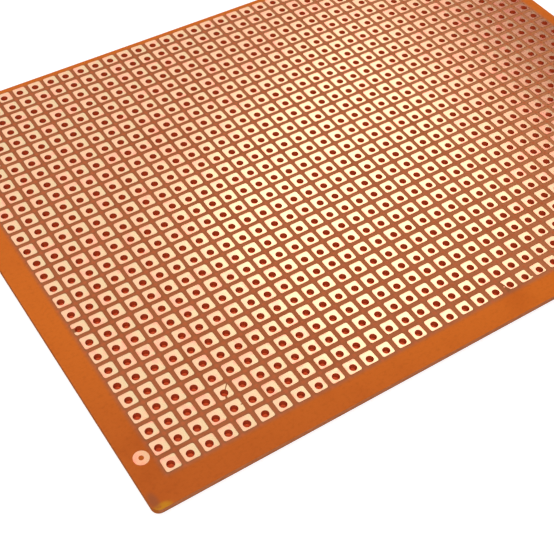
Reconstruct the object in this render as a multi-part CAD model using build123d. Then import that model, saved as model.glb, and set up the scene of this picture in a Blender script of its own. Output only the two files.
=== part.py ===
from build123d import *
import os
import random

# Single-sided prototype board: a thin sheet of brown paper laminate, drilled on a square grid, with one
# copper pad left round each hole. Millimetres, +Z up, copper side up. X runs along the 38 holes of a row,
# from left to right, and Y runs from the front row to the back row. The origin is the middle of the
# underside, where the board lies on a table.

# Hole grid: the holes are the board's reference, and everything else is placed from them.
pitch = 2.54
columns = 38
rows = 28
hole_diameter = 1.04
row_backlash = 0.09  # the drill lands this far right in the first row, left in the next, and so on
drill_wander = 0.03  # the furthest a single hole strays, along X and along Y

# Laminate sheet: its margins are measured from the middles of the outer holes.
thickness = 0.8
left_margin = 4.4
right_margin = 2.9
front_margin = 4.5
back_margin = 2.0
corner_radius = 1.0

# Copper foil pads, bonded to the top face.
foil_thickness = 0.035
pad_side = 1.94
pad_corner_radius = 0.26
pad_shift = (0.16, 0.15)  # where the front left pad sits from its hole, along X and along Y
pad_creep = 0.0074  # how much closer together the pads of a row are than its holes
pad_turn = 0.063  # how far the etched pattern is turned from the drilled grid, in degrees
over_etch = 0.26  # how much narrower the pads come out at the front right corner
over_etch_columns = 24  # the loss grows over this many columns from the left
over_etch_rows = 13  # and fades out over this many rows from the front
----
TASK REQUIREMENTS
From the opening line of the data above through the line that contains "import random", please print each line as it stands and only those lines.

SOLUTION TO THIS PROBLEM
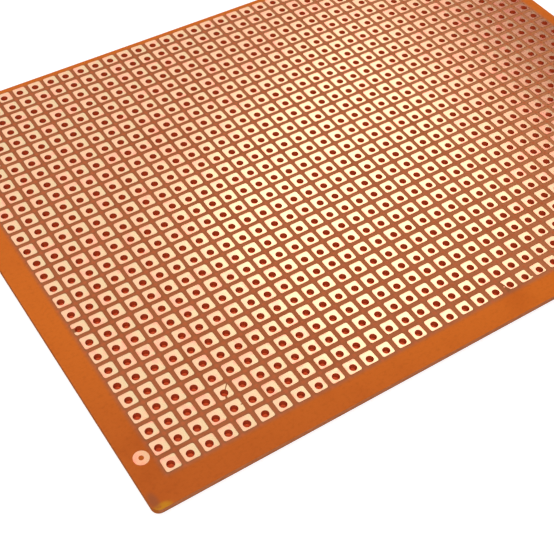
Reconstruct the object in this render as a multi-part CAD model using build123d. Then import that model, saved as model.glb, and set up the scene of this picture in a Blender script of its own. Output only the two files.
=== part.py ===
from build123d import *
import os
import random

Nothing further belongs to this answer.